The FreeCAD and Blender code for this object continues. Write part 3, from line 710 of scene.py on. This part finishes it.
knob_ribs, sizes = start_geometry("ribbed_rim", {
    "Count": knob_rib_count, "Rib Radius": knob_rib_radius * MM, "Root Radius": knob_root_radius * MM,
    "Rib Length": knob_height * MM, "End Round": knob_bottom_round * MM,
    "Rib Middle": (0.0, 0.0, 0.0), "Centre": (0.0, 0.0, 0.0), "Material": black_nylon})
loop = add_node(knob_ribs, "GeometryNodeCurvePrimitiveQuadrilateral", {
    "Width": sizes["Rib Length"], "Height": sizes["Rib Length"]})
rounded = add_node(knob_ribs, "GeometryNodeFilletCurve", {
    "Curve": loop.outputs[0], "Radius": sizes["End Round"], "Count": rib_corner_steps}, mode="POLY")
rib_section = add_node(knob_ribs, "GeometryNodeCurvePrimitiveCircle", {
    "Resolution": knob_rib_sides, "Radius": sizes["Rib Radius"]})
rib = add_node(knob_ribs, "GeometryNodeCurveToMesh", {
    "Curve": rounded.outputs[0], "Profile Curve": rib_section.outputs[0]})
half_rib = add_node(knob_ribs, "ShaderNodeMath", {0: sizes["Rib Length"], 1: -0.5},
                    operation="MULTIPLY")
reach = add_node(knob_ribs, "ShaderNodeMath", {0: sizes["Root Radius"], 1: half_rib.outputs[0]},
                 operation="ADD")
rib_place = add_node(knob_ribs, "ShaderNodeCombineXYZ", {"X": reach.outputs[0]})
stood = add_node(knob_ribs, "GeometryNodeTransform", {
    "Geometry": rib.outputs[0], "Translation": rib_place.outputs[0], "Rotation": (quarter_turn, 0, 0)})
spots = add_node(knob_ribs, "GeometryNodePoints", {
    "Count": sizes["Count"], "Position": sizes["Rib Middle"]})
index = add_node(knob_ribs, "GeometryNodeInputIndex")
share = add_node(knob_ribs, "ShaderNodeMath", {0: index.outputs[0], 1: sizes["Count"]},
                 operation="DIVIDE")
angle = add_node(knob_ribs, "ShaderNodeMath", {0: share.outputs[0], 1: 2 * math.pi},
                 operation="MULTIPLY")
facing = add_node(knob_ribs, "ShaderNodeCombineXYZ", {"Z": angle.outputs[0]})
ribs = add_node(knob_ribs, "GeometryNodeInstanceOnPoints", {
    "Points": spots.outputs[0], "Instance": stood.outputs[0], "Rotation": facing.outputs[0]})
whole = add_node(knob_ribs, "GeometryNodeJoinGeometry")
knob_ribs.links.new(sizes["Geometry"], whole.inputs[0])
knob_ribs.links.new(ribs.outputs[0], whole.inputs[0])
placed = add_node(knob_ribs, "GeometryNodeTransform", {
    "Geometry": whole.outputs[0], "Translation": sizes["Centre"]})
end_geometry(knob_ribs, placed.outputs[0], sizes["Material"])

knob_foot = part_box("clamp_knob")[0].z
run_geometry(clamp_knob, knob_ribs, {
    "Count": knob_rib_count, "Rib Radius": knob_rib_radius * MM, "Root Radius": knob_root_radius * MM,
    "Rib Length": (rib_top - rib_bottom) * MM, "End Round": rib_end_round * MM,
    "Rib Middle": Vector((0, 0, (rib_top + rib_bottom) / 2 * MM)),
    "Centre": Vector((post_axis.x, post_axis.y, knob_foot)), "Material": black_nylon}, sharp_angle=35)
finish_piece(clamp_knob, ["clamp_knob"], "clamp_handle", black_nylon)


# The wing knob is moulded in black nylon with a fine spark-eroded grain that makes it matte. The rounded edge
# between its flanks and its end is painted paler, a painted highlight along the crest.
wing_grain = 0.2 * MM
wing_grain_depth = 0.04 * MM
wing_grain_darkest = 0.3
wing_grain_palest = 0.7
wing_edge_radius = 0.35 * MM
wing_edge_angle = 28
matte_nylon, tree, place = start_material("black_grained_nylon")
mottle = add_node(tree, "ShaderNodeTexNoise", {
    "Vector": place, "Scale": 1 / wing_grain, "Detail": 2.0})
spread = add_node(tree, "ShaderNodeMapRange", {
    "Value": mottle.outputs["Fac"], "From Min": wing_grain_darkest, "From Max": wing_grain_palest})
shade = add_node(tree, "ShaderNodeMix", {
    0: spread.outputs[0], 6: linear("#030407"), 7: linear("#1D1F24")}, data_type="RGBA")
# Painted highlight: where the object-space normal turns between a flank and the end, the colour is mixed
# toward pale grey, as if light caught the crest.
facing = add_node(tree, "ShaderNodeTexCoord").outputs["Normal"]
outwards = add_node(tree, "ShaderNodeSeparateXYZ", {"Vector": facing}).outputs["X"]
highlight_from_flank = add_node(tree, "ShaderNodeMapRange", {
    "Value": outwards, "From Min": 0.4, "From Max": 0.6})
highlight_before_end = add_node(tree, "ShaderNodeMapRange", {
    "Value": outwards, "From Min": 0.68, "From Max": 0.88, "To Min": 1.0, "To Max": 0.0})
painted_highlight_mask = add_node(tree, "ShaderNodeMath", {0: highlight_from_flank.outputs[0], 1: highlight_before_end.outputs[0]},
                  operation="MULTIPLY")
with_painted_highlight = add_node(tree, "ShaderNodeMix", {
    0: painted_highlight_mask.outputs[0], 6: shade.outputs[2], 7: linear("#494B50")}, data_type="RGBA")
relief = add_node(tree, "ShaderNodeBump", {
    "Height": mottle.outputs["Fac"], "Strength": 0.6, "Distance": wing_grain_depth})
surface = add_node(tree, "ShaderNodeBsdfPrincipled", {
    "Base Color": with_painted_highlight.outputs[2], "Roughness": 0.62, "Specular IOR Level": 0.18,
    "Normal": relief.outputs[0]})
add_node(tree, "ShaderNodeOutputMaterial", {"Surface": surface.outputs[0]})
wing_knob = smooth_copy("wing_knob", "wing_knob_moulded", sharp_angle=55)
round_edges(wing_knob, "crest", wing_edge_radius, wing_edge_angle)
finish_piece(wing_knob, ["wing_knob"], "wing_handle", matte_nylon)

----

Problem to solve → Print back all the lines verbatim.

Correct answer →
The FreeCAD and Blender code for this object continues. Write part 3, from line 710 of scene.py on. This part finishes it.
knob_ribs, sizes = start_geometry("ribbed_rim", {
    "Count": knob_rib_count, "Rib Radius": knob_rib_radius * MM, "Root Radius": knob_root_radius * MM,
    "Rib Length": knob_height * MM, "End Round": knob_bottom_round * MM,
    "Rib Middle": (0.0, 0.0, 0.0), "Centre": (0.0, 0.0, 0.0), "Material": black_nylon})
loop = add_node(knob_ribs, "GeometryNodeCurvePrimitiveQuadrilateral", {
    "Width": sizes["Rib Length"], "Height": sizes["Rib Length"]})
rounded = add_node(knob_ribs, "GeometryNodeFilletCurve", {
    "Curve": loop.outputs[0], "Radius": sizes["End Round"], "Count": rib_corner_steps}, mode="POLY")
rib_section = add_node(knob_ribs, "GeometryNodeCurvePrimitiveCircle", {
    "Resolution": knob_rib_sides, "Radius": sizes["Rib Radius"]})
rib = add_node(knob_ribs, "GeometryNodeCurveToMesh", {
    "Curve": rounded.outputs[0], "Profile Curve": rib_section.outputs[0]})
half_rib = add_node(knob_ribs, "ShaderNodeMath", {0: sizes["Rib Length"], 1: -0.5},
                    operation="MULTIPLY")
reach = add_node(knob_ribs, "ShaderNodeMath", {0: sizes["Root Radius"], 1: half_rib.outputs[0]},
                 operation="ADD")
rib_place = add_node(knob_ribs, "ShaderNodeCombineXYZ", {"X": reach.outputs[0]})
stood = add_node(knob_ribs, "GeometryNodeTransform", {
    "Geometry": rib.outputs[0], "Translation": rib_place.outputs[0], "Rotation": (quarter_turn, 0, 0)})
spots = add_node(knob_ribs, "GeometryNodePoints", {
    "Count": sizes["Count"], "Position": sizes["Rib Middle"]})
index = add_node(knob_ribs, "GeometryNodeInputIndex")
share = add_node(knob_ribs, "ShaderNodeMath", {0: index.outputs[0], 1: sizes["Count"]},
                 operation="DIVIDE")
angle = add_node(knob_ribs, "ShaderNodeMath", {0: share.outputs[0], 1: 2 * math.pi},
                 operation="MULTIPLY")
facing = add_node(knob_ribs, "ShaderNodeCombineXYZ", {"Z": angle.outputs[0]})
ribs = add_node(knob_ribs, "GeometryNodeInstanceOnPoints", {
    "Points": spots.outputs[0], "Instance": stood.outputs[0], "Rotation": facing.outputs[0]})
whole = add_node(knob_ribs, "GeometryNodeJoinGeometry")
knob_ribs.links.new(sizes["Geometry"], whole.inputs[0])
knob_ribs.links.new(ribs.outputs[0], whole.inputs[0])
placed = add_node(knob_ribs, "GeometryNodeTransform", {
    "Geometry": whole.outputs[0], "Translation": sizes["Centre"]})
end_geometry(knob_ribs, placed.outputs[0], sizes["Material"])

knob_foot = part_box("clamp_knob")[0].z
run_geometry(clamp_knob, knob_ribs, {
    "Count": knob_rib_count, "Rib Radius": knob_rib_radius * MM, "Root Radius": knob_root_radius * MM,
    "Rib Length": (rib_top - rib_bottom) * MM, "End Round": rib_end_round * MM,
    "Rib Middle": Vector((0, 0, (rib_top + rib_bottom) / 2 * MM)),
    "Centre": Vector((post_axis.x, post_axis.y, knob_foot)), "Material": black_nylon}, sharp_angle=35)
finish_piece(clamp_knob, ["clamp_knob"], "clamp_handle", black_nylon)


# The wing knob is moulded in black nylon with a fine spark-eroded grain that makes it matte. The rounded edge
# between its flanks and its end is painted paler, a painted highlight along the crest.
wing_grain = 0.2 * MM
wing_grain_depth = 0.04 * MM
wing_grain_darkest = 0.3
wing_grain_palest = 0.7
wing_edge_radius = 0.35 * MM
wing_edge_angle = 28
matte_nylon, tree, place = start_material("black_grained_nylon")
mottle = add_node(tree, "ShaderNodeTexNoise", {
    "Vector": place, "Scale": 1 / wing_grain, "Detail": 2.0})
spread = add_node(tree, "ShaderNodeMapRange", {
    "Value": mottle.outputs["Fac"], "From Min": wing_grain_darkest, "From Max": wing_grain_palest})
shade = add_node(tree, "ShaderNodeMix", {
    0: spread.outputs[0], 6: linear("#030407"), 7: linear("#1D1F24")}, data_type="RGBA")
# Painted highlight: where the object-space normal turns between a flank and the end, the colour is mixed
# toward pale grey, as if light caught the crest.
facing = add_node(tree, "ShaderNodeTexCoord").outputs["Normal"]
outwards = add_node(tree, "ShaderNodeSeparateXYZ", {"Vector": facing}).outputs["X"]
highlight_from_flank = add_node(tree, "ShaderNodeMapRange", {
    "Value": outwards, "From Min": 0.4, "From Max": 0.6})
highlight_before_end = add_node(tree, "ShaderNodeMapRange", {
    "Value": outwards, "From Min": 0.68, "From Max": 0.88, "To Min": 1.0, "To Max": 0.0})
painted_highlight_mask = add_node(tree, "ShaderNodeMath", {0: highlight_from_flank.outputs[0], 1: highlight_before_end.outputs[0]},
                  operation="MULTIPLY")
with_painted_highlight = add_node(tree, "ShaderNodeMix", {
    0: painted_highlight_mask.outputs[0], 6: shade.outputs[2], 7: linear("#494B50")}, data_type="RGBA")
relief = add_node(tree, "ShaderNodeBump", {
    "Height": mottle.outputs["Fac"], "Strength": 0.6, "Distance": wing_grain_depth})
surface = add_node(tree, "ShaderNodeBsdfPrincipled", {
    "Base Color": with_painted_highlight.outputs[2], "Roughness": 0.62, "Specular IOR Level": 0.18,
    "Normal": relief.outputs[0]})
add_node(tree, "ShaderNodeOutputMaterial", {"Surface": surface.outputs[0]})
wing_knob = smooth_copy("wing_knob", "wing_knob_moulded", sharp_angle=55)
round_edges(wing_knob, "crest", wing_edge_radius, wing_edge_angle)
finish_piece(wing_knob, ["wing_knob"], "wing_handle", matte_nylon)